(SUPPLIED MATERIAL):
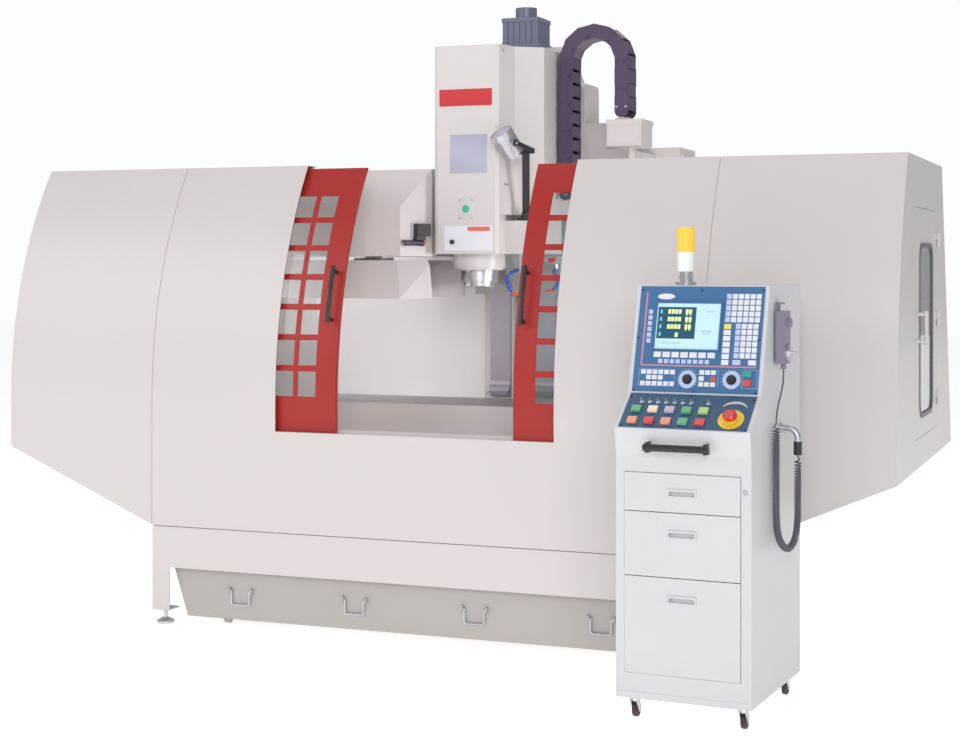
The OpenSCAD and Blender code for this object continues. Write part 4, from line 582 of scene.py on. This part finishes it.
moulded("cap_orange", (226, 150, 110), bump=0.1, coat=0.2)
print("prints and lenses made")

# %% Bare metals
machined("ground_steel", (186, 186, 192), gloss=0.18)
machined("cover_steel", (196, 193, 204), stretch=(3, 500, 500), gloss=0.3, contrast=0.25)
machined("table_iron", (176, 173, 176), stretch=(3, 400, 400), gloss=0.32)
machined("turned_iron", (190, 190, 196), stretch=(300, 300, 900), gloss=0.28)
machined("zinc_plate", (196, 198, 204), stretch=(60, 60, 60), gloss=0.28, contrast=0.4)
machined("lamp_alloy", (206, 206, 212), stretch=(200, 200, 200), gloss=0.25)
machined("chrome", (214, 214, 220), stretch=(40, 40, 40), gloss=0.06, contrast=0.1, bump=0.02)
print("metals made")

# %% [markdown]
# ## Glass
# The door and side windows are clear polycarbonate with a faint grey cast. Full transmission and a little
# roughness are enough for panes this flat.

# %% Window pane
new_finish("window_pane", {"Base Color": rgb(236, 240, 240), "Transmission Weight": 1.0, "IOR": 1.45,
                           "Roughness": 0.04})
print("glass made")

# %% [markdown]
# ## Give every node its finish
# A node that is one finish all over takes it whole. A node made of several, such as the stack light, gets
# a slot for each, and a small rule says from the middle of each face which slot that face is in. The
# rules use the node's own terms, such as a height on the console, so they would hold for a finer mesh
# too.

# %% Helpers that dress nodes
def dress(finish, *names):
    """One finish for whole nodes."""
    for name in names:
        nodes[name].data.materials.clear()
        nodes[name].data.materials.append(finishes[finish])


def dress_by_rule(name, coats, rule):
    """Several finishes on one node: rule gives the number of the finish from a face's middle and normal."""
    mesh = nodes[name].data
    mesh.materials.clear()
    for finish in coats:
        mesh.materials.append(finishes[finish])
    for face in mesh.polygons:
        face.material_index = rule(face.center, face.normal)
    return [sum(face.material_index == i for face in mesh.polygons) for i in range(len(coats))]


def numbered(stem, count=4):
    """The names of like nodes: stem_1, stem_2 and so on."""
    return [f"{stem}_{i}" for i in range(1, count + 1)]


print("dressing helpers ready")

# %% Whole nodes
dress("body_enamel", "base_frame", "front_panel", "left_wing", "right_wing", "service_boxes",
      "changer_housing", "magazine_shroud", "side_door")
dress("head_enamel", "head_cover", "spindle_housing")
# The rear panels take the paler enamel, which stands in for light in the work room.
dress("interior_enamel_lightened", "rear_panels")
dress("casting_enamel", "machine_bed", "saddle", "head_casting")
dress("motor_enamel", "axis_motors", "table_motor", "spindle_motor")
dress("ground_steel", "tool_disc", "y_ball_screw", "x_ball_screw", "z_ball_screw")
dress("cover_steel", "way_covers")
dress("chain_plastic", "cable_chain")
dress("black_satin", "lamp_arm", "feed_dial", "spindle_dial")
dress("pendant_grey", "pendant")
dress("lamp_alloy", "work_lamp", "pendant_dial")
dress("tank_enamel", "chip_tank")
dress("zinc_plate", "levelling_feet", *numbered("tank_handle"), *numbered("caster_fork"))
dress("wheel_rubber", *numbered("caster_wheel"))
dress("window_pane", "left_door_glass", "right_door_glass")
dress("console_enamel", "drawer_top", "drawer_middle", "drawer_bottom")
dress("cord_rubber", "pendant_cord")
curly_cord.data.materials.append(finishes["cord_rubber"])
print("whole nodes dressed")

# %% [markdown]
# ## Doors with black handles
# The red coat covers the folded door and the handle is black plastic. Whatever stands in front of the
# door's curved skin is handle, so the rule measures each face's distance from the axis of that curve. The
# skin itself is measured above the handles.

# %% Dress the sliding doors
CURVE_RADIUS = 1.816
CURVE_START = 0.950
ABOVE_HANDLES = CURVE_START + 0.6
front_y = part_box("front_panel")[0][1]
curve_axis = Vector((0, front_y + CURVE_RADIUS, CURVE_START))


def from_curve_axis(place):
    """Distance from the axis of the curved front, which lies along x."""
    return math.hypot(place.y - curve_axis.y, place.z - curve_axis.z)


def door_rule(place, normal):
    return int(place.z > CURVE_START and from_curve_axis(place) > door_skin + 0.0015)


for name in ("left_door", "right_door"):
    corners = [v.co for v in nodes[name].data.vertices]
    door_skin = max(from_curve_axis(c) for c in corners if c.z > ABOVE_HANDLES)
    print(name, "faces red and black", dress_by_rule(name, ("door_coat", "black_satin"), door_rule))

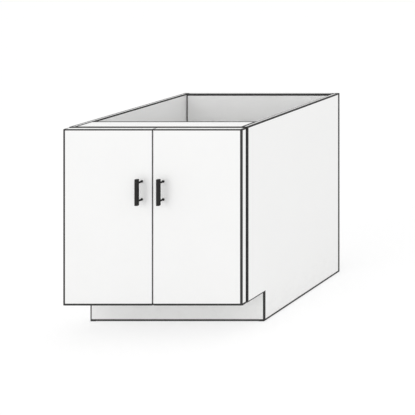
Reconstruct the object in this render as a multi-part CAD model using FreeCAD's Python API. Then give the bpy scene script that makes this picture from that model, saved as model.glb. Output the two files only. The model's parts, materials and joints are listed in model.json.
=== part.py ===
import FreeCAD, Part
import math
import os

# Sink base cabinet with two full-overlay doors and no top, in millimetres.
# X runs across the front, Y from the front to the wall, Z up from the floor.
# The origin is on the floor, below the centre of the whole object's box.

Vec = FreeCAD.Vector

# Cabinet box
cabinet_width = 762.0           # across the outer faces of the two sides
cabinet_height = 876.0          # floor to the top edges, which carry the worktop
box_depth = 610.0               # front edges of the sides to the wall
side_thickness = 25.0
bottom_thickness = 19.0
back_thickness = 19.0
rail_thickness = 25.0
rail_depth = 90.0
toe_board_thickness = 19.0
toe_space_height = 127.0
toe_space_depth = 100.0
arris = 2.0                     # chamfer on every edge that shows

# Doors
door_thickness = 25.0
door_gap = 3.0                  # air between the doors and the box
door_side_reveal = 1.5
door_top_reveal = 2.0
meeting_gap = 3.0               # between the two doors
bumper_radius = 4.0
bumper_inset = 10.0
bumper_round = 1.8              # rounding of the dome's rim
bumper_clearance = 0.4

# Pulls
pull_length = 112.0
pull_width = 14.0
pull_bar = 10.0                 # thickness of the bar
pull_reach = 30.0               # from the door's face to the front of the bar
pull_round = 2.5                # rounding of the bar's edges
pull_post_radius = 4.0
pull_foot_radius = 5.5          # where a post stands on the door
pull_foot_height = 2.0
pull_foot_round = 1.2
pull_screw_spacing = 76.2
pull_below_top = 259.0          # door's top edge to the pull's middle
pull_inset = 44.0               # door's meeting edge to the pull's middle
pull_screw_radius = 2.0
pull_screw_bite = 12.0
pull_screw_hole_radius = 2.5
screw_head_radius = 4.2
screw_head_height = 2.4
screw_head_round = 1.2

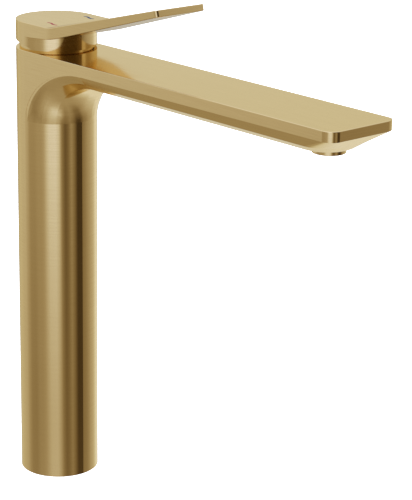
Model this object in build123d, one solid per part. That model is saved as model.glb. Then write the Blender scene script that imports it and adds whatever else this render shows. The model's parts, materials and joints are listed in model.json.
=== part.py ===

(SET PROBLEM): Output every entry shown above, exactly.

(ANSWER):
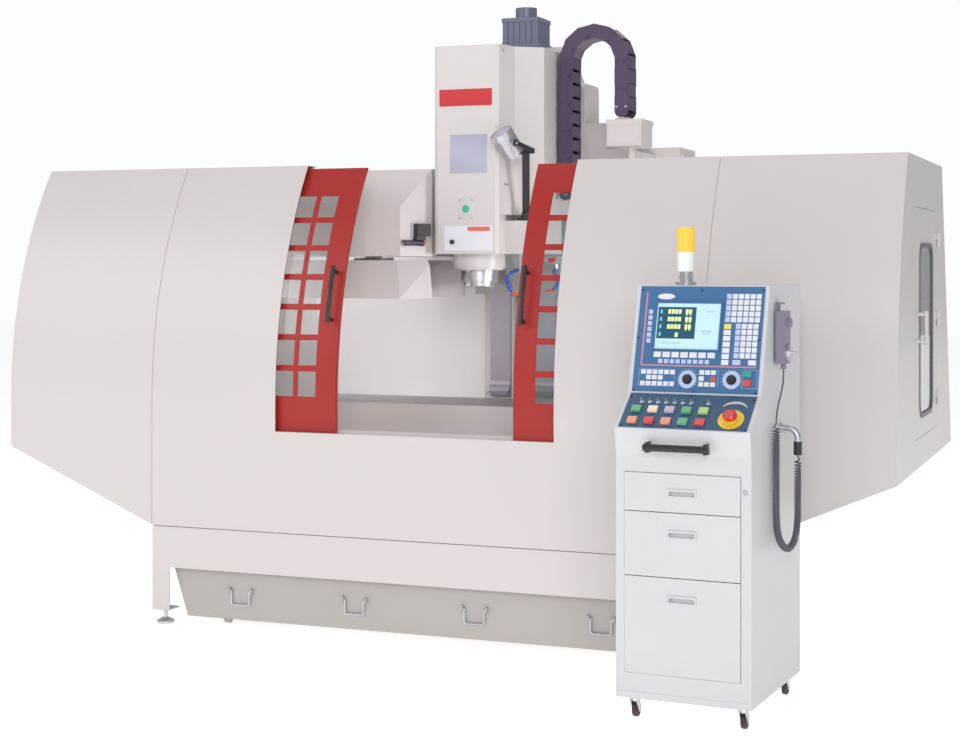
The OpenSCAD and Blender code for this object continues. Write part 4, from line 582 of scene.py on. This part finishes it.
moulded("cap_orange", (226, 150, 110), bump=0.1, coat=0.2)
print("prints and lenses made")

# %% Bare metals
machined("ground_steel", (186, 186, 192), gloss=0.18)
machined("cover_steel", (196, 193, 204), stretch=(3, 500, 500), gloss=0.3, contrast=0.25)
machined("table_iron", (176, 173, 176), stretch=(3, 400, 400), gloss=0.32)
machined("turned_iron", (190, 190, 196), stretch=(300, 300, 900), gloss=0.28)
machined("zinc_plate", (196, 198, 204), stretch=(60, 60, 60), gloss=0.28, contrast=0.4)
machined("lamp_alloy", (206, 206, 212), stretch=(200, 200, 200), gloss=0.25)
machined("chrome", (214, 214, 220), stretch=(40, 40, 40), gloss=0.06, contrast=0.1, bump=0.02)
print("metals made")

# %% [markdown]
# ## Glass
# The door and side windows are clear polycarbonate with a faint grey cast. Full transmission and a little
# roughness are enough for panes this flat.

# %% Window pane
new_finish("window_pane", {"Base Color": rgb(236, 240, 240), "Transmission Weight": 1.0, "IOR": 1.45,
                           "Roughness": 0.04})
print("glass made")

# %% [markdown]
# ## Give every node its finish
# A node that is one finish all over takes it whole. A node made of several, such as the stack light, gets
# a slot for each, and a small rule says from the middle of each face which slot that face is in. The
# rules use the node's own terms, such as a height on the console, so they would hold for a finer mesh
# too.

# %% Helpers that dress nodes
def dress(finish, *names):
    """One finish for whole nodes."""
    for name in names:
        nodes[name].data.materials.clear()
        nodes[name].data.materials.append(finishes[finish])


def dress_by_rule(name, coats, rule):
    """Several finishes on one node: rule gives the number of the finish from a face's middle and normal."""
    mesh = nodes[name].data
    mesh.materials.clear()
    for finish in coats:
        mesh.materials.append(finishes[finish])
    for face in mesh.polygons:
        face.material_index = rule(face.center, face.normal)
    return [sum(face.material_index == i for face in mesh.polygons) for i in range(len(coats))]


def numbered(stem, count=4):
    """The names of like nodes: stem_1, stem_2 and so on."""
    return [f"{stem}_{i}" for i in range(1, count + 1)]


print("dressing helpers ready")

# %% Whole nodes
dress("body_enamel", "base_frame", "front_panel", "left_wing", "right_wing", "service_boxes",
      "changer_housing", "magazine_shroud", "side_door")
dress("head_enamel", "head_cover", "spindle_housing")
# The rear panels take the paler enamel, which stands in for light in the work room.
dress("interior_enamel_lightened", "rear_panels")
dress("casting_enamel", "machine_bed", "saddle", "head_casting")
dress("motor_enamel", "axis_motors", "table_motor", "spindle_motor")
dress("ground_steel", "tool_disc", "y_ball_screw", "x_ball_screw", "z_ball_screw")
dress("cover_steel", "way_covers")
dress("chain_plastic", "cable_chain")
dress("black_satin", "lamp_arm", "feed_dial", "spindle_dial")
dress("pendant_grey", "pendant")
dress("lamp_alloy", "work_lamp", "pendant_dial")
dress("tank_enamel", "chip_tank")
dress("zinc_plate", "levelling_feet", *numbered("tank_handle"), *numbered("caster_fork"))
dress("wheel_rubber", *numbered("caster_wheel"))
dress("window_pane", "left_door_glass", "right_door_glass")
dress("console_enamel", "drawer_top", "drawer_middle", "drawer_bottom")
dress("cord_rubber", "pendant_cord")
curly_cord.data.materials.append(finishes["cord_rubber"])
print("whole nodes dressed")

# %% [markdown]
# ## Doors with black handles
# The red coat covers the folded door and the handle is black plastic. Whatever stands in front of the
# door's curved skin is handle, so the rule measures each face's distance from the axis of that curve. The
# skin itself is measured above the handles.

# %% Dress the sliding doors
CURVE_RADIUS = 1.816
CURVE_START = 0.950
ABOVE_HANDLES = CURVE_START + 0.6
front_y = part_box("front_panel")[0][1]
curve_axis = Vector((0, front_y + CURVE_RADIUS, CURVE_START))


def from_curve_axis(place):
    """Distance from the axis of the curved front, which lies along x."""
    return math.hypot(place.y - curve_axis.y, place.z - curve_axis.z)


def door_rule(place, normal):
    return int(place.z > CURVE_START and from_curve_axis(place) > door_skin + 0.0015)


for name in ("left_door", "right_door"):
    corners = [v.co for v in nodes[name].data.vertices]
    door_skin = max(from_curve_axis(c) for c in corners if c.z > ABOVE_HANDLES)
    print(name, "faces red and black", dress_by_rule(name, ("door_coat", "black_satin"), door_rule))

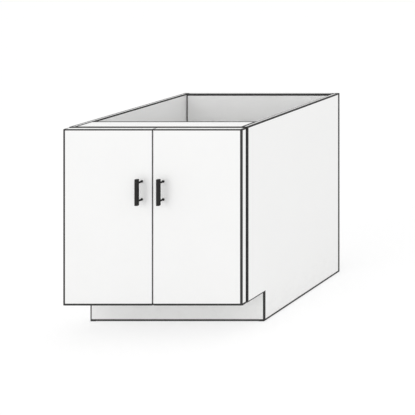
Reconstruct the object in this render as a multi-part CAD model using FreeCAD's Python API. Then give the bpy scene script that makes this picture from that model, saved as model.glb. Output the two files only. The model's parts, materials and joints are listed in model.json.
=== part.py ===
import FreeCAD, Part
import math
import os

# Sink base cabinet with two full-overlay doors and no top, in millimetres.
# X runs across the front, Y from the front to the wall, Z up from the floor.
# The origin is on the floor, below the centre of the whole object's box.

Vec = FreeCAD.Vector

# Cabinet box
cabinet_width = 762.0           # across the outer faces of the two sides
cabinet_height = 876.0          # floor to the top edges, which carry the worktop
box_depth = 610.0               # front edges of the sides to the wall
side_thickness = 25.0
bottom_thickness = 19.0
back_thickness = 19.0
rail_thickness = 25.0
rail_depth = 90.0
toe_board_thickness = 19.0
toe_space_height = 127.0
toe_space_depth = 100.0
arris = 2.0                     # chamfer on every edge that shows

# Doors
door_thickness = 25.0
door_gap = 3.0                  # air between the doors and the box
door_side_reveal = 1.5
door_top_reveal = 2.0
meeting_gap = 3.0               # between the two doors
bumper_radius = 4.0
bumper_inset = 10.0
bumper_round = 1.8              # rounding of the dome's rim
bumper_clearance = 0.4

# Pulls
pull_length = 112.0
pull_width = 14.0
pull_bar = 10.0                 # thickness of the bar
pull_reach = 30.0               # from the door's face to the front of the bar
pull_round = 2.5                # rounding of the bar's edges
pull_post_radius = 4.0
pull_foot_radius = 5.5          # where a post stands on the door
pull_foot_height = 2.0
pull_foot_round = 1.2
pull_screw_spacing = 76.2
pull_below_top = 259.0          # door's top edge to the pull's middle
pull_inset = 44.0               # door's meeting edge to the pull's middle
pull_screw_radius = 2.0
pull_screw_bite = 12.0
pull_screw_hole_radius = 2.5
screw_head_radius = 4.2
screw_head_height = 2.4
screw_head_round = 1.2

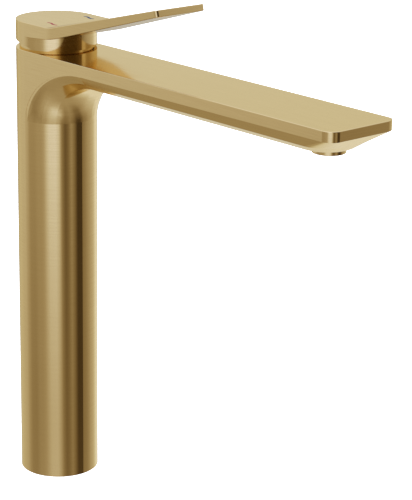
Model this object in build123d, one solid per part. That model is saved as model.glb. Then write the Blender scene script that imports it and adds whatever else this render shows. The model's parts, materials and joints are listed in model.json.
=== part.py ===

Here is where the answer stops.